As a white woman from the poor and working classes, now living a middle class life, intellectually, I have known all of this. Intellectually, I have known that young black men are killed each day, and that our prisons overflow with men of color, warehoused in a deck-stacked, racist system. Intellectually I have known that a parent must feel anguish at the killing of a child. But I had never before wept upon hearing the pain of these parents as they spoke and as they cried.

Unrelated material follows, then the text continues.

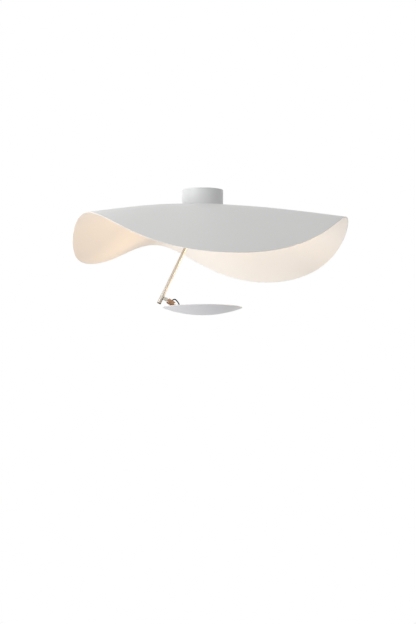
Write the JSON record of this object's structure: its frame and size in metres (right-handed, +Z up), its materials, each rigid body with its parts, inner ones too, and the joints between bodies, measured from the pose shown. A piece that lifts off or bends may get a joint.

In these times there is more tragedy than we can fathom so we numb ourselves in order to feel less. In these times, it is paramount that our hearts split open on occasion, connecting us with one another in ways that surpass all divisions. We must find a way to love, for without love, there is seldom justice. Without love, none of us stand a chance. Without love, Alan Blueford is just another lost life. We must – I must – consistently enter love’s presence.

What moves you? What opens you? What connects you? What cracks the hardened shell of despair, anger, complacency, or numbness? What is your city council chamber, or soup kitchen? What fills you with the flow of love?

Find that. Share that. Try to live that. Please, use the comments section to tell us what connects you to your soul and to the world. Every connection helps repair what feels broken.

May God Herself flow through us.

For Alan’s family, I offer my sorrow and my prayers. May we all work to bring justice. I’ll continue to attempt that, too.

And to Brandy Martell, who’s name was also spoken in those chambers, may the murder of trans women also cease some day. Too many of your sisters have fallen. May there be love and justice for your lost life, as well.